We told you last week about the appalling, tasteless PETA promotion equating modern livestock animals with Jewish Holocaust victims. The Anti-Defamation League (ADL) first openly denounced this callous display "for trivializing the murder of six million Jews," calling it "the height of chutzpah" in a press release last Monday.

In San Diego, where the PETA installation was on display Friday, ADL's regional director Morris Casuto said that it "illustrates how far beyond the pale PETA's leadership is. They do not have a clue or perhaps do not care how offensive their comments are." In a separate article, he told the San Diego Union-Tribune that "their lack of compassion and sensitivity is stunning."

Since then, the Canadian Jewish Congress has condemned PETA, calling its program "unconscionable," "obscene," and "lacking in any proportionality." In New York, the Westchester Holocaust Education Center labeled it "a gross misuse and distortion."

But the famed Simon Wiesenthal Center had perhaps the most pointed words for PETA, calling its work an "obscene distortion of history" that "cheapens memory of the victims of [the] Nazi Holocaust." In a published statement, Wiesenthal Center dean and founder Rabbi Marvin Hier observed: "Judaism was the first [faith] to identify cruelty to animals as a sin, but rejects any equivalency between humans and animals."

PETA appears to be under the mistaken impression that Jews in general support its radical animal rights agenda. Last week PETA's Matt Prescott, in charge of the "Holocaust" project, defended it in the Jewish weekly The Forward by claiming that "the animal rights movement is largely comprised by Jews." True or not, the president of Jews for Animal Rights also condemned PETA's work, telling The Forward that "it obliterates the whole meaning of the Holocaust."

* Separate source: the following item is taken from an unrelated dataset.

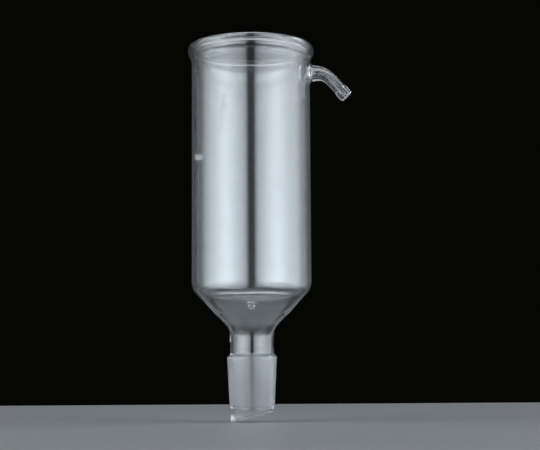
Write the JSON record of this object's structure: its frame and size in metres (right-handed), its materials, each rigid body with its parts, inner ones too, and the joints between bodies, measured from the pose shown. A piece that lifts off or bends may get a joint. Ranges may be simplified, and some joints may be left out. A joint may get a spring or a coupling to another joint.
{
  "type": "soxhlet extractor head",
  "caption": "Clear glass double-walled laboratory head with an open flared well, a bent hose arm near the rim, a funnel bottom and a frosted ground joint with a slant-cut drip tip.",
  "frame": {"origin": "on the axis, in the plane of the ground joint's large end", "axes": "+Z along the axis up to the open rim, +X to the side arm"},
  "size_m": [0.1159, 0.0894, 0.2627],
  "materials": {
    "clear_glass": "clear, fire-polished borosilicate",
    "ground_glass": "fine ground, frosted"
  },
  "bodies": {
    "root": {"rim_lip": "clear_glass", "ring_seal": "clear_glass", "jacket_tube": "clear_glass", "shoulder_cone": "clear_glass", "neck_funnel": "clear_glass", "neck_tube": "clear_glass", "drip_tip": "clear_glass", "well_tube": "clear_glass", "well_bottom": "clear_glass", "drip_nipple": "clear_glass", "spacer_knob": "clear_glass", "arm_boss": "clear_glass", "side_arm": "clear_glass", "hose_end": "clear_glass", "ground_joint": "ground_glass"}
  },
  "joints": []
}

So what's the source of this nexus between the Holocaust and animal rights movement? Lisa Lange, PETA's Vice President of Communications, told CNN's This Morning With Paula Zahn on Friday that it all stemmed from "a quote from the Jewish Nobel laureate Isaac Bashevis Singer, who said, 'to animals, all people are Nazis."

Oops - it turns out that Singer himself never said this. CNN later reported that the words were only "spoken" by a fictional character in his novel Enemies: A Love Story. Writing in the Calgary Sun, columnist Michael Platt opines that Singer, who died in 1991, was himself an animal rights activist and "a radical vegetarian, and not a fitting spokesman for any race of people, especially on the Holocaust."